Designing for Longevity
Talent management designed as infrastructure is not a project with a completion date. It is an ongoing design commitment: to revisit regularly how potential is identified, how stretch opportunities are created and allocated, how feedback is structured and delivered, and how succession is planned and updated as the strategic context changes.
In practice, that means each element of the architecture needs its own design logic and its own owner. Identification needs a consistent methodology; assessment tools and criteria that are applied systematically across the organisation, not selectively for senior roles or high-potential programmes alone. Development needs deliberate sequencing, with stretch assignments, coaching and structured feedback linked explicitly to what the organisation needs from people at the next level. Succession mapping needs to be a live document, not an annual presentation, updated when roles change, when individuals develop faster or slower than expected, and when strategy shifts the definition of what readiness looks like. And calibration needs a regular forum where leaders are honest about readiness, not just positive about potential.

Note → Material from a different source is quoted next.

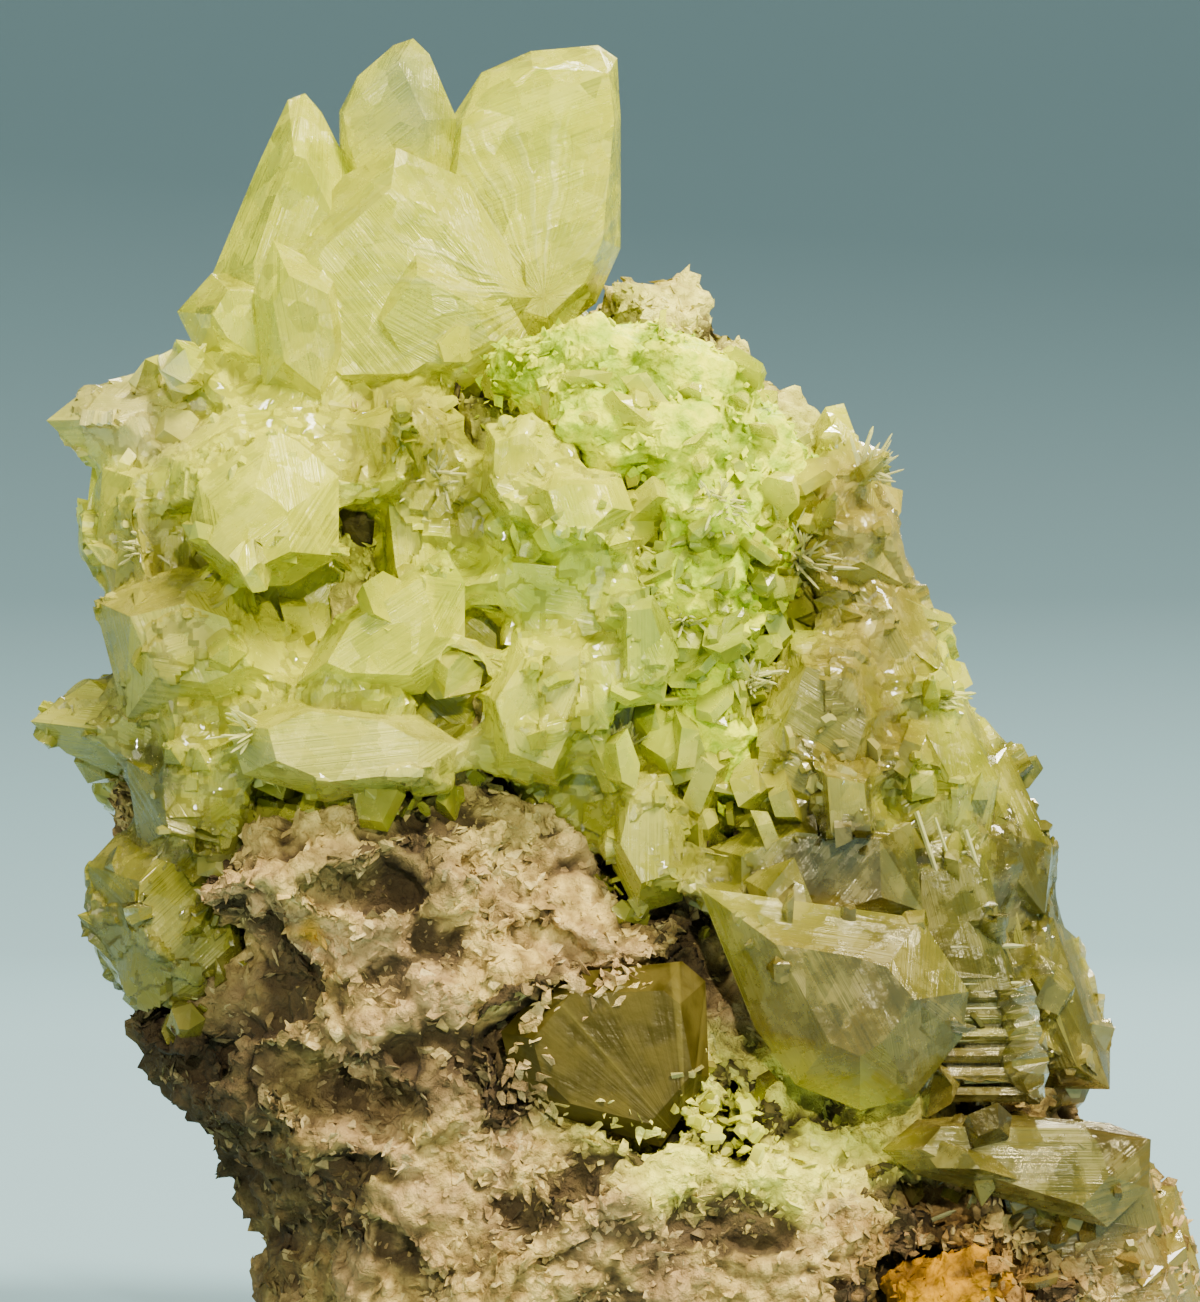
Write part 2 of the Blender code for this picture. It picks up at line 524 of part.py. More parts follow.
def sprig_mesh(foot, tip, radius, gap=0.0):
    """A short five-sided crystal with a blunt point, from its foot to its tip."""
    axis = tip - foot
    bm = bmesh.new()
    bmesh.ops.create_cone(
        bm, cap_ends=True, segments=5, radius1=radius * MM, radius2=radius * 0.85 * MM, depth=axis.length * MM * 0.75
    )
    bmesh.ops.translate(bm, verts=bm.verts, vec=(0, 0, -axis.length * MM * 0.125))
    bm.verts.new((0, 0, axis.length * MM / 2))
    points = [v.co.copy() for v in bm.verts]
    bm.free()
    turn = axis.to_track_quat("Z", "Y")
    bm = hull_of([turn @ point + (foot + tip) / 2 * MM for point in points])
    if gap:
        swell(bm, gap)
    return bm


def terrace_mesh(step, gap=0.0):
    """One growth step of the terraced crystal: a thin slab with a cut-back rim."""
    top = TERRACE_TOP - step * TERRACE_DROP
    left, right = TERRACE_LEFT, TERRACE_RIGHT + step * TERRACE_WIDENING
    front = TERRACE_FRONT - step * TERRACE_STEP
    rim = 0.12
    points = []
    for z, inset in ((top, rim), (top - TERRACE_THICKNESS / 2, 0.0), (top - TERRACE_THICKNESS, rim)):
        points += [
            (left + inset, front + inset, z), (right - inset, front + inset, z),
            (right - inset, front + TERRACE_REACH, z), (left + inset, front + TERRACE_REACH, z),
        ]
    bm = hull_of([Vector(point) * MM for point in points])
    if gap:
        swell(bm, gap)
    return bm


def lump_mesh(lump, gap=0.0, rings=3, ragged=0.0):
    """A rounded mass as an ico sphere, stretched, turned in the front plane and swollen by the gap."""
    bm = bmesh.new()
    bmesh.ops.create_icosphere(bm, subdivisions=rings, radius=1.0)
    for vert in bm.verts:
        vert.co *= 1 + ragged * noise.noise(vert.co * 2.2 + Vector(lump.centre))
    stretch = Matrix.Diagonal([(r + gap) * MM for r in lump.radii] + [1.0])
    turn = Matrix.Rotation(math.radians(lump.turn), 4, "Y")
    place = Matrix.Translation(Vector(lump.centre) * MM)
    bmesh.ops.transform(bm, matrix=place @ turn @ stretch, verts=bm.verts)
    return bm


def solids_of_cluster(name, crystals, gap=0.0):
    """Every convex solid of a cluster as (label, bmesh): its crystals, its growth steps and its druses."""
    solids = [(f"{name}_{label}", crystal_mesh(crystal, gap)) for label, crystal in crystals.items()]
    if name == "right_flank_crystals":
        solids += [(f"{name}_terrace", terrace_mesh(step, gap)) for step in range(TERRACE_COUNT)]
    rng = random.Random(DRUSE_SEED)
    for druse in DRUSES.get(name, ()):
        solids += [(f"{name}_sprig", sprig_mesh(*sprig, gap)) for sprig in druse_sprigs(druse, rng)]
    return solids


def boolean(obj, operation, collection):
    modifier = obj.modifiers.new(operation.title(), "BOOLEAN")
    modifier.operation = operation
    modifier.operand_type = "COLLECTION"
    modifier.collection = collection
    modifier.solver = "EXACT"
    return modifier


def keep_largest_body(bm):
    """Deletes crumbs that a cut has set free, so that one closed body is left."""
    bm.verts.ensure_lookup_table()
    unseen = set(bm.verts)
    bodies = []
    while unseen:
        edge_of_search = [unseen.pop()]
        body = set(edge_of_search)
        while edge_of_search:
            vert = edge_of_search.pop()
            for edge in vert.link_edges:
                other = edge.other_vert(vert)
                if other in unseen:
                    unseen.discard(other)
                    body.add(other)
                    edge_of_search.append(other)
        bodies.append(body)
    largest = max(bodies, key=len)
    crumbs = [vert for body in bodies if body is not largest for vert in body]
    bmesh.ops.delete(bm, geom=crumbs, context="VERTS")


def settle(obj, material, merge=0.002):
    """Makes an object's modifiers final, drops loose crumbs and gives the piece its material."""
    bpy.context.view_layer.update()
    graph = bpy.context.evaluated_depsgraph_get()
    mesh = bpy.data.meshes.new_from_object(obj.evaluated_get(graph))
    bm = bmesh.new()
    bm.from_mesh(mesh)
    bmesh.ops.remove_doubles(bm, verts=bm.verts, dist=merge * MM)
    keep_largest_body(bm)
    bm.to_mesh(mesh)
    bm.free()
    obj.modifiers.clear()
    obj.data = mesh
    mesh.materials.clear()
    mesh.materials.append(material)
    return obj


def build_cluster(name, crystals, material, pieces, helpers, cutters):
    """Fuses a cluster's crystals into one solid, cut clear of the pieces named by the cutters."""
    joined = new_collection(f"{name}_joined", helpers)
    solids = solids_of_cluster(name, crystals)
    root = solids.pop([label for label, _ in solids].index(f"{name}_{list(crystals)[-1]}"))
    obj = mesh_object(name, root[1], pieces)
    for label, bm in solids:
        mesh_object(label, bm, joined, helper=True)
    if solids:
        boolean(obj, "UNION", joined)
    for cutter in cutters:
        boolean(obj, "DIFFERENCE", cutter)
    return settle(obj, material)


def swollen_cluster(name, crystals, helpers):
    """A collection of the cluster's solids, swollen by the contact gap, to cut its neighbours with."""
    collection = new_collection(f"{name}_room", helpers)
    for label, bm in solids_of_cluster(name, crystals, CONTACT_GAP):
        mesh_object(f"{label}_room", bm, collection, helper=True)
    return collection


def crumble(obj, voxel, coarse, fine, seed):
    """Fuses overlapping lumps into one rough surface: lumps of the coarse size, with finer ones on them."""
    remesh = obj.modifiers.new("Fuse", "REMESH")
    remesh.mode = "VOXEL"
    remesh.voxel_size = voxel * MM
    settle(obj, obj.data.materials[0] if obj.data.materials else None, merge=0.001)
    offset = Vector((seed, seed * 2.0, seed * 3.0))
    moved = []
    for vert in obj.data.vertices:
        place = vert.co / MM
        size, height = coarse
        blocks = noise.cell_vector(place / size + offset).x * 0.25
        distances, _ = noise.voronoi(place / size + offset)
        shift = height * (0.75 - distances[0] * 1.3 + blocks)
        size, height = fine
        shift += height * noise.noise(place / size + offset)
        moved.append(vert.co + vert.normal * shift * MM)
    for vert, place in zip(obj.data.vertices, moved):
        vert.co = place
    return obj


def build_lumpy_piece(name, lumps, material, pieces, voxel, share, coarse, fine, seed, gap=0.0):
    """A rough mass of overlapping lumps, thinned to the share of its triangles that its forms need."""
    bm = bmesh.new()
    for lump in lumps:
        part = lump_mesh(lump, gap)
        mesh = bpy.data.meshes.new("lump")
        part.to_mesh(mesh)
        part.free()
        bm.from_mesh(mesh)
        bpy.data.meshes.remove(mesh)
    obj = mesh_object(name, bm, pieces)
    obj.data.materials.append(material)
    crumble(obj, voxel, coarse, fine, seed)
    thin = obj.modifiers.new("Thin", "DECIMATE")
    thin.ratio = share
    return settle(obj, material)


def saw_foot(helpers):
    """A box that takes off everything below the sawn foot."""
    collection = new_collection("saw", helpers)
    bm = bmesh.new()
    bmesh.ops.create_cube(bm, size=1.0)
    bmesh.ops.scale(bm, vec=(0.08, 0.08, 0.03), verts=bm.verts)
    bmesh.ops.translate(bm, vec=(0, 0, -0.015), verts=bm.verts)
    mesh_object("saw_block", bm, collection, helper=True)
    return collection


def hollow_cutters(helpers):
    """A collection of ragged lumps that hollow the matrix."""
    collection = new_collection("hollows", helpers)
    for lump in HOLLOWS:
        cutter = lump_mesh(lump, rings=2, ragged=HOLLOW_RAGGEDNESS)
        mesh_object("hollow", cutter, collection, helper=True)
    return collection


def centre_over_origin(pieces):
    """Moves the specimen so that the middle of its box stands over the origin."""
    corners = [v.co for obj in pieces.objects for v in obj.data.vertices]
    middle_x = (min(c.x for c in corners) + max(c.x for c in corners)) / 2
    middle_y = (min(c.y for c in corners) + max(c.y for c in corners)) / 2
    for obj in pieces.objects:
        obj.data.transform(Matrix.Translation((-middle_x, -middle_y, 0)))
    print(f"shifted by {-middle_x / MM:.3f}, {-middle_y / MM:.3f} mm")


def main():
    clear_scene()
    pieces = new_collection("cerussite_crystal_group")
    helpers = new_collection("cutters")
    clear = new_material("clear_cerussite", CLEAR_YELLOW, 0.15, 0.6, 1.9)
    olive = new_material("olive_cerussite", CLEAR_OLIVE, 0.2, 0.6, 1.9)
    lime = new_material("lime_crust", LIME_GREEN, 0.45)
    rust = new_material("rust_crust", RUST_ORANGE, 0.5)
    tan = new_material("crumbly_matrix", CRUMBLY_TAN, 0.8)

    clusters = {
        "crown_crystals": (CROWN, clear),
        "front_crystals": (FRONT, clear),
        "right_flank_crystals": (RIGHT_FLANK, clear),
        "foot_crystals": (FOOT_CRYSTALS, clear),
        "back_crystals": (BACK, clear),
        "olive_crystal": (OLIVE_CRYSTAL, olive),
    }
    saw = saw_foot(helpers)
    rooms = []
    for name, (crystals, material) in clusters.items():
        build_cluster(name, crystals, material, pieces, helpers, rooms + [saw])
        rooms.append(swollen_cluster(name, crystals, helpers))

    crust_room = new_collection("crust_room", helpers)
    for name, lumps, material, seed in (
        ("green_crust", GREEN_CRUST, lime, 3),
        ("rust_crust", RUST_CRUST, rust, 5),
    ):
        crust = build_lumpy_piece(
            name, lumps, material, pieces, CRUST_VOXEL, CRUST_TRIANGLE_SHARE, coarse=(1.1, CRUST_ROUGHNESS),
            fine=(0.5, CRUST_ROUGHNESS / 2), seed=seed,
        )
        for room in rooms + [saw]:
            boolean(crust, "DIFFERENCE", room)
        settle(crust, material)
        room = build_lumpy_piece(
            f"{name}_room", lumps, material, crust_room, CRUST_VOXEL, CRUST_ROOM_SHARE, coarse=(1.0, 0.0),
            fine=(1.0, 0.0), seed=seed, gap=CONTACT_GAP + CRUST_ROUGHNESS,
        )
        room.hide_render = True
        room.display_type = "WIRE"

    matrix = build_lumpy_piece(
        "matrix", ROCK, tan, pieces, ROCK_VOXEL, ROCK_TRIANGLE_SHARE, coarse=(3.2, 1.0), fine=(1.1, 0.5),
        seed=ROCK_SEED,
    )
    for cutter in [hollow_cutters(helpers), crust_room] + rooms + [saw]:
        boolean(matrix, "DIFFERENCE", cutter)
    settle(matrix, tan)
    centre_over_origin(pieces)


main()
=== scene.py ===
# %% [markdown]
# Cerussite crystal group
# The object is a mineral specimen the size of a walnut: clear, pale yellow crystals of cerussite have grown in
# clusters over a crumbly tan rock. The solids of the rock and of the clusters already exist as a fixed frame. This
# lesson gives them what solids with flat facets can't have: sugary grain, growth lines, glassy depth and colour.
# The first cell loads the frame and notes its box, because the finished specimen has to stay inside it.

import math
import random

import bmesh
import bpy
import numpy as np
from mathutils import Matrix, Vector, noise
from mathutils.bvhtree import BVHTree


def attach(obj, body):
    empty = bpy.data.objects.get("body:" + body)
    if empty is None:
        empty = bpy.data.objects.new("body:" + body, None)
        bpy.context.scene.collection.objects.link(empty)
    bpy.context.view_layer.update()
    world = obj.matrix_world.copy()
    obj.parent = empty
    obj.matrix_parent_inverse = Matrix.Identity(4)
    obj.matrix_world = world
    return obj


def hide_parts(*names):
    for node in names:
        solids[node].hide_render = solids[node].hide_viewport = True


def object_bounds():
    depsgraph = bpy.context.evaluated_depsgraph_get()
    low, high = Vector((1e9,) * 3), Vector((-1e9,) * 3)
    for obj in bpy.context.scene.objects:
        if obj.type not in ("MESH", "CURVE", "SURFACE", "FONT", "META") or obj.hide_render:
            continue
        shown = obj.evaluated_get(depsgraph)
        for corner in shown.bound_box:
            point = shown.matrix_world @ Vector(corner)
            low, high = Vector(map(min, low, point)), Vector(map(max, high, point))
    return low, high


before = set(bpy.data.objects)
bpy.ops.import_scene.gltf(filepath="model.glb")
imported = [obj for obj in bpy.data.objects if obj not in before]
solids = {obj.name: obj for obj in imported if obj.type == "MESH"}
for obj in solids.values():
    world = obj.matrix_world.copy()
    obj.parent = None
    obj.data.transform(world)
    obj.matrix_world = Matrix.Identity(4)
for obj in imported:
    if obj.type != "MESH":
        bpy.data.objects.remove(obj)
noise.seed_set(5)
cad_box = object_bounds()
MM = 0.001
print("solids:", sorted(solids))

# %% [markdown]
# The camera comes first, so that every later piece can be judged in the view that matters. The specimen is seen
# level, from straight in front, through a long lens, so heights and widths keep their proportions. Its foot runs out
# of the frame at the bottom, as in a close portrait.

# %% Camera
LENS = 180.0
FRAME_HEIGHT = 43.4
FRAME_CENTRE = Vector((-0.55, 0.0, 23.8))

camera = bpy.data.objects.new("camera", bpy.data.cameras.new("camera"))
bpy.context.scene.collection.objects.link(camera)
camera.data.lens = LENS
camera.data.sensor_width = 36.0
camera.data.clip_start = 0.005
distance = FRAME_HEIGHT * LENS / camera.data.sensor_width
camera.location = (FRAME_CENTRE + Vector((0, -distance, 0))) * MM
camera.rotation_euler = (math.radians(90), 0, 0)
bpy.context.scene.camera = camera
print(f"camera {distance:.0f} mm in front of the specimen")

# %% [markdown]
# Materials are built from nodes, and a long chain of Math nodes is hard to read as code. A small class wraps a
# socket, so that an expression such as 1 - mask * 0.5 adds its own nodes. A second class holds one material, and its
# one method for any other node takes the type, the settings and the socket values.

# %% Shader helpers
class Signal:
    """A number that changes over a surface. Arithmetic on it adds Math nodes."""

    def __init__(self, finish, socket):
        self.finish = finish
        self.socket = socket

    def combine(self, operation, first, second=0.0):
        return self.finish.node("ShaderNodeMath", {"operation": operation}, {0: first, 1: second})[0]

    def __add__(self, other):
        return self.combine("ADD", self, other)

    __radd__ = __add__

    def __sub__(self, other):
        return self.combine("SUBTRACT", self, other)

    def __rsub__(self, other):
        return self.combine("SUBTRACT", other, self)

    def __mul__(self, other):
        return self.combine("MULTIPLY", self, other)

    __rmul__ = __mul__

    def __truediv__(self, other):
        return self.combine("DIVIDE", self, other)

    def __pow__(self, other):
        return self.combine("POWER", self, other)

    def lowest(self, other):
        return self.combine("MINIMUM", self, other)

    def highest(self, other):
        return self.combine("MAXIMUM", self, other)

    def between(self, low, high):
        """0 where the number is at low, 1 where it's at high, with a soft step between them."""
        settings = {"interpolation_type": "SMOOTHSTEP"}
        return self.finish.node("ShaderNodeMapRange", settings, {0: self, 1: low, 2: high})[0]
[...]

The practical test is a straightforward one. Can the organisation name, with confidence, the people ready to step into its ten most critical roles in the next twelve to twenty-four months? Can it identify, with similar confidence, the people two to three years from that readiness who are receiving the development and the stretch needed to get there? If the answers are uncertain, the architecture is not yet doing what it needs to do.
Every organisation already has much of the talent it needs for what it is trying to do. The question is whether it has built the systems to see it, the processes to develop it deliberately, and the culture to retain it long enough for that development to pay back.